Estas atitudes das autoridades não impediram milhares de manifestantes, brancos e negros, novos e velhos, de vir para as ruas provocar a polícia, partir montras, incendiar edifícios e gritar “Não consigo respirar!”, as últimas palavras de Floyd e, também, uma analogia com sensação geral que os negros têm em relação à sua condição. Até agora não há sinais da agitação acalmar, antes pelo contrário; a polícia já passou dos gases lacrimogéneos para as balas de borracha. Em Memphis e Los Angeles também houve protestos.  A 3ª Esquadra, a que pertenciam os quatro guardas, foi incendiada, o que levou o Governador do Minnesota, Tim Walz, a convocar a Guarda Nacional.

Esta situação não é inédita, nem sequer pelo facto de ter sido gravada; os afro-americanos (essa é a expressão legal nos EUA) são sistematicamente discriminados pelas forças policiais em muitas cidades. Em Minneapolis, por exemplo, são 20% da população, mas nos últimos dez anos estiveram envolvidos em 60% das ocorrências violentas com a polícia. E só 1% desses incidentes levaram a sanções contra os agentes.
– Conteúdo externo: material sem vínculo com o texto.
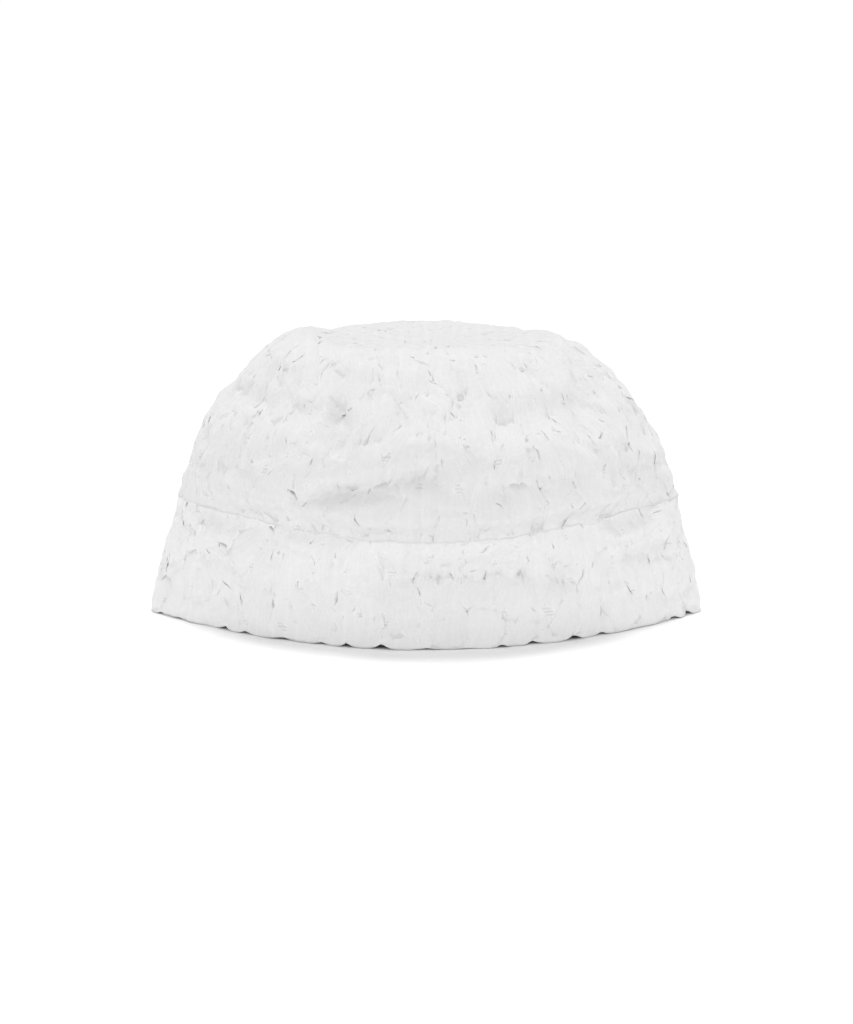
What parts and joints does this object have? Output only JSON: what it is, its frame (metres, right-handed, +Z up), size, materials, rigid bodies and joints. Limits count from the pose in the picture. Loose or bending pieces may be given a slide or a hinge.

Apesar da polícia de Minneapolis ser notoriamente racista, não é a única.

Em 2014, em Ferguson, um miúdo de 18 anos, Michael Brown, foi morto a tiro por um polícia por se recusar a sair do meio da rua, segundo testemunhas. Estava desarmado e com as mãos na cabeça quando foi abatido. Os polícias não foram acusados.

Em Staten Island, em 2015, Eric Gardner, de 43 anos, que vendia maços de cigarros sem o selo do fisco, foi asfixiado por um polícia, mais ou menos da mesma maneira: desarmado, algemado e a pedir por amor de Deus que o deixassem respirar. Também nada aconteceu aos polícias.
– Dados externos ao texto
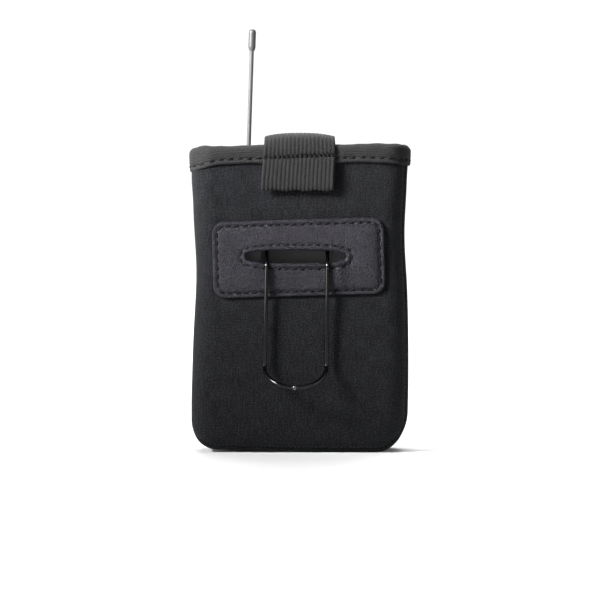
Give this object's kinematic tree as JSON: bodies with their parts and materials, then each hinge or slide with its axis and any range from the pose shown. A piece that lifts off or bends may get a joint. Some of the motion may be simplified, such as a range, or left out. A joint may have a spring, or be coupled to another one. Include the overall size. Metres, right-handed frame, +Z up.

No mesmo ano e também em Minneapolis, Jamar Clark levou um tiro fatal. Segundo a polícia e os paramédicos, porque estava a resistir à detenção e tentou tirar a arma dum deles; segundo várias testemunhas, foi atingido quando estava deitado no chão e algemado. Dessa vez houve duas semanas de protestos e o caso levou a que o Presidente da Câmara perdesse as eleições seguintes.
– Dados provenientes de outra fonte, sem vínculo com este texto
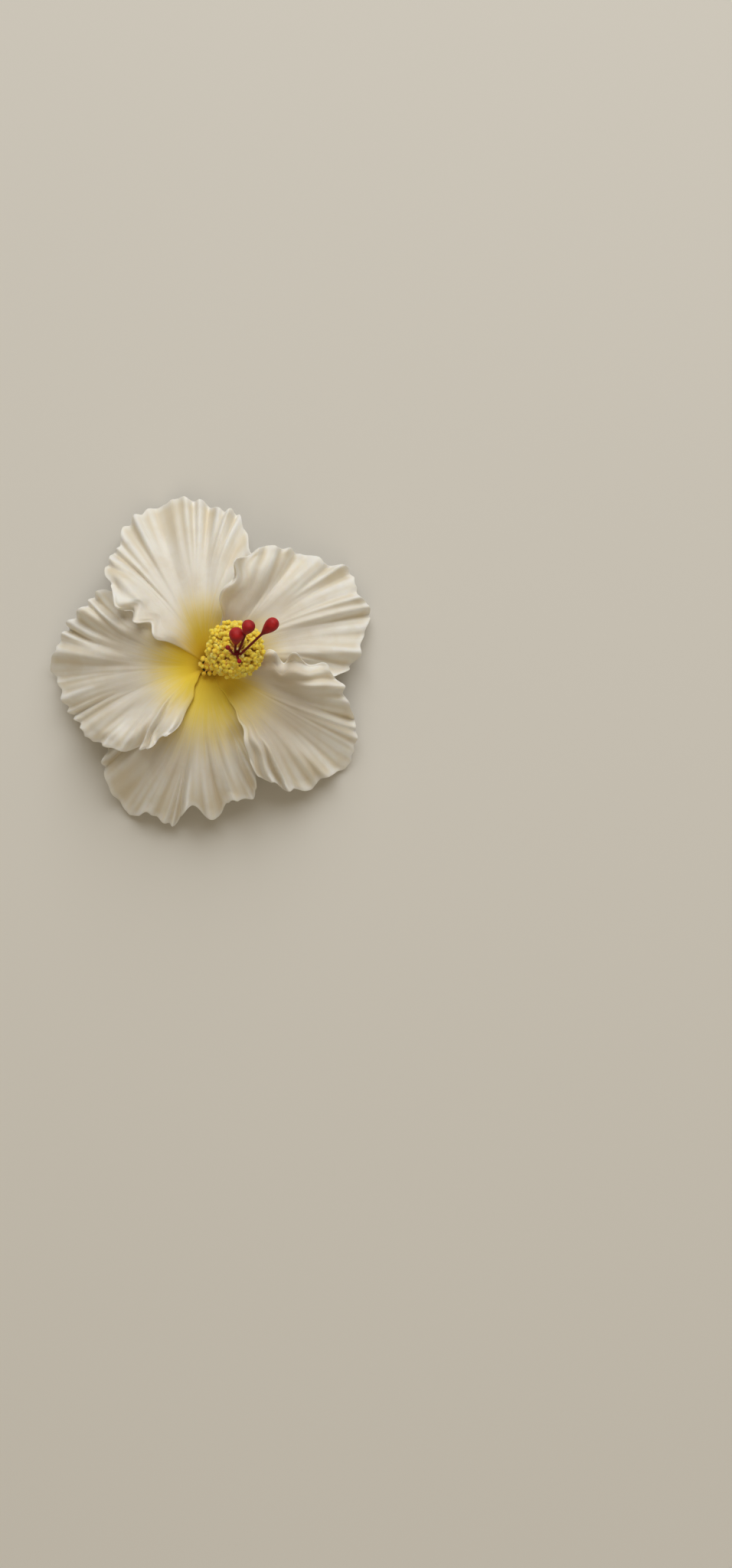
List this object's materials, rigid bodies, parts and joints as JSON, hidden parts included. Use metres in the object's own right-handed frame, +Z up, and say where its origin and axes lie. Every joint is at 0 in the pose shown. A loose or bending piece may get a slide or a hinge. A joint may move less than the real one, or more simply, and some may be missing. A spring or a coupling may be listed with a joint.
{
  "type": "hibiscus flower",
  "caption": "Hibiscus bloom lying face up: ruffled cream petals with a yellow throat, a stamen column with yellow anthers, red stigmas, green calyx and short stalk.",
  "frame": {"origin": "on the surface that the bloom lies on, under the middle of its outline", "axes": "+Z up, out of the bloom's face; +Y towards the top petal's side and +X towards the side that the stamen column leans to"},
  "size_m": [0.1133, 0.1159, 0.0531],
  "materials": {
    "petal": "matt cream-white petal tissue, yellow at the throat, with fine pleats and veins",
    "stamen": "matt yellow pollen-covered anthers on thin filaments",
    "column": "satin pale yellow plant tissue",
    "stigma": "velvety deep red",
    "ovary": "satin pale green plant tissue",
    "calyx": "matt green leaf tissue with fine ribs",
    "bractlet": "matt green leaf tissue",
    "stalk": "satin green stalk with a paler cut end"
  },
  "bodies": {
    "root": {"petal_top": "petal", "petal_upper_right": "petal", "petal_lower_right": "petal", "petal_bottom": "petal", "petal_left": "petal", "staminal_column": "column", "style": "column", "stamen_01": "stamen", "stamen_02": "stamen", "stamen_03": "stamen", "stamen_04": "stamen", "stamen_05": "stamen", "stamen_06": "stamen", "stamen_07": "stamen", "stamen_08": "stamen", "stamen_09": "stamen", "stamen_10": "stamen", "stamen_11": "stamen", "stamen_12": "stamen", "stamen_13": "stamen", "stamen_14": "stamen", "stamen_15": "stamen", "stamen_16": "stamen", "stamen_17": "stamen", "stamen_18": "stamen", "stamen_19": "stamen", "stamen_20": "stamen", "stamen_21": "stamen", "stamen_22": "stamen", "stamen_23": "stamen", "stamen_24": "stamen", "stamen_25": "stamen", "stamen_26": "stamen", "stamen_27": "stamen", "stamen_28": "stamen", "stamen_29": "stamen", "stamen_30": "stamen", "stamen_31": "stamen", "stamen_32": "stamen", "stamen_33": "stamen", "stamen_34": "stamen", "stamen_35": "stamen", "stamen_36": "stamen", "style_branch_right": "stigma", "style_branch_middle": "stigma", "style_branch_left": "stigma", "style_branch_short_left": "stigma", "style_branch_short_lower": "stigma", "ovary": "ovary", "calyx": "calyx", "bractlet_1": "bractlet", "bractlet_2": "bractlet", "bractlet_3": "bractlet", "bractlet_4": "bractlet", "bractlet_5": "bractlet", "bractlet_6": "bractlet", "bractlet_7": "bractlet", "pedicel": "stalk"}
  },
  "joints": []
}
Este ano, em Los Angeles, Anthony Yssac, de 26 anosfoi atingido com vários tiros. Esse por acaso estava armado, mas não mostrou a arma aos que o abateram.

Em 2015, dois agentes de Los Angeles mataram um homem negro, deficiente mental, com 16 tiros. Foram absolvidos. Aliás, na quase totalidade dos incidentes, um pouco por todo o país, os agentes não são incriminados, ou, quando são, não chegam a condenados. Um bom exemplo é o de Derek Chauvin, o que matou George Floyd. A sua folha de serviço mostra 18 incidentes violentos, e apenas duas “admoestações”.

Vamos ficar por aqui, deixando de fora dezenas de casos semelhantes. Levaria meses a procurá-los todos e seria cansativo ler a mesma história incontáveis vezes, mudando apenas os nomes e os locais. O caso mais antigo que encontramos é de 1962, mas muitos outros haverá, antes de depois. Alguns passam quase despercebidos, outros, por uma razão ou por outra, provocam dias de protestos, amiúde violentos.

Esta discriminação, nacional, também se manifesta ao contrário. No ano passado, ainda em Minneapolis, a australiana Justine Ruszczyk passeava no seu jardim, descalça e de pijama, quando ouviu ruídos suspeitos. Ligou para o 911 e quem apareceu foi o agente Mohamed Noor. Não se conseguiu perceber exactamente a sequência de acontecimentos, mas Noor acabou por matar Justine com um único tiro. Desta vez o julgamento foi rápido e o polícia condenado a prisão efectiva. Acontece que Justine era branca e loira e Noor negro, de origem somali.

Há depois os milhares de incidentes em que afro-americanos são achincalhados e sovados por agentes fardados, com desculpa ou sem ela. A questão não se resolve com leis; o que não faltam são leis, federais, estaduais e municipais que criminalizam estes comportamentos.

O que há, é uma cultura duplamente perigosa.

Por um lado, o racismo, evidente. Discute-se até à exaustão se os negros são perseguidos por serem criminosos (o ponto de vista da “direita”) ou se é a discriminação que os marginaliza (o ponto de vista da esquerda). Enquanto se discutem as razões, a situação no terreno não muda. O facto é que, em 2017, os afro-americanos, 12% da população, são 33% dos encarcerados.

Por outro lado, a proliferação indiscriminada das armas. Segundo uma estatística nos Estados Unidos há 120,5 armas para cada 100 pessoas; 393.347.000 no total, em 2020. Tirando os cidadãos ordeiros que são malucos por armamento, os caçadores, e outros casos inofensivos (digamos) ainda ficam muitas armas na mão de pessoas perigosas. As polícias, sabendo que têm uma alta probabilidade de dar com uma pessoa armada, andam sempre com o dedo no gatilho.

Um exemplo: assistimos, em Nova Iorque a uma cena sem história em que um polícia mandou parar um carro com uma família branca (pai, mãe e dois filhos). Para pedir os documentos ao condutor, o guarda seguiu o procedimento padrão: ficou atrás da porta (não fosse o homem abri-la contra ele), com a mão sobre o coldre da arma (caso o pai de família puxasse da sua...). Esta mentalidade de guerra civil latente leva inevitavelmente a muitos “incidentes”.

Portanto, voltando à questão inicial, se a morte de George Floyd e os dias de agitação civil que estão a decorrer em Minneapolis vai mudar alguma coisa, a resposta é evidente. Nada mais a declarar.